Hillary Clinton Reasserted Support for Repealing the Hyde Amendment
Hillary Clinton once again pushed support for the repeal of the Hyde Amendment, which overwhelmingly limits government funding for abortion, telling the forum moderators that the restriction inhibits many low-income and rural women from accessing care.
“[The Hyde Amendment] is just hard to justify because … certainly the full range of reproductive health rights that women should have includes access to safe and legal abortion,” said Clinton.
“But if state governments, if politicians, use their power to try to restrict that right, well-off people are still going to have it. You know, we know that. But a lot of poorer women, rural women, isolated far from a place where they can get services, are going to be denied,” Clinton explained, detailing how poor women are disproportionately impacted by abortion restrictions, such as Hyde, which make cost a barrier to abortion care.
Last night wasn’t the first time Clinton has voiced her opposition to Hyde. Although the former secretary of state made headlines earlier this week for speaking out against the restriction on abortion funding while accepting Planned Parenthood’s endorsement in New Hampshire over the weekend, her campaign confirmed to Rewire in 2008 that Clinton was against the Hyde Amendment.
Clinton Called Criminal Justice Reform a Top Priority for the Next President
When asked by Fusion contributor and debate moderator Akilah Hughes how she would prove that Black lives matter as president, Clinton detailed the importance of reforming the criminal justice system, including policing and incarceration, and addressing institutional racism.
“Criminal justice reform, policing reform, incarceration reform—and I believe strongly that this has to be the highest priority of the president,” Clinton explained, outlining her intentions to build on President Obama’s work on the matter.

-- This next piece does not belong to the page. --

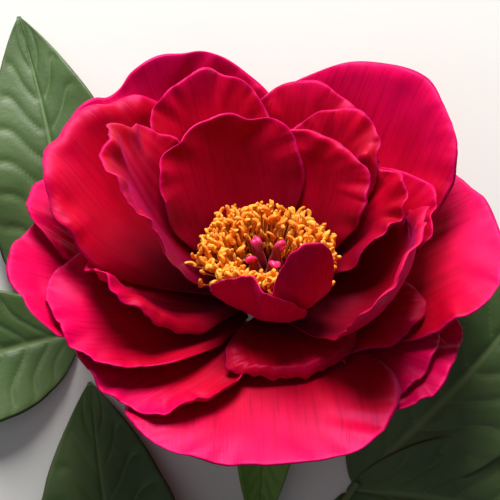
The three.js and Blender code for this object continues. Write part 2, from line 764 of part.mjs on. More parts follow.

Pointing to the system as it currently stands, Clinton called out the ways that institutional racism contradicts U.S. values. “It is such a violation of what we say our values are, you know, ‘equal before the law,’” Clinton explained. “Well, we have systemic racism and bias that is implicit in our system, and unless we begin to go after that and expose it and end it we won’t solve this problem.”
In her almost four-minute-long case for criminal justice reform, Clinton went on to call for the disruption of the school-to-prison pipeline, emphasizing the need for more investment in education and jobs for inner-city and rural communities.
Clinton’s mass incarceration reform agenda has been a priority for the candidate on the campaign trail for much of the last year, although she has had what have been described as “tense” meetings with Black Lives Matter activists.
In late October, Clinton released a comprehensive criminal justice reform platform, which included her intentions to push legislation to end racial profiling and for fairer drug sentencing.
Sanders has also voiced support for criminal justice reform, calling the number of incarcerated persons in the United States an “international embarrassment” and saying that reforming it is “one of the most important things that a president of the United States can do.”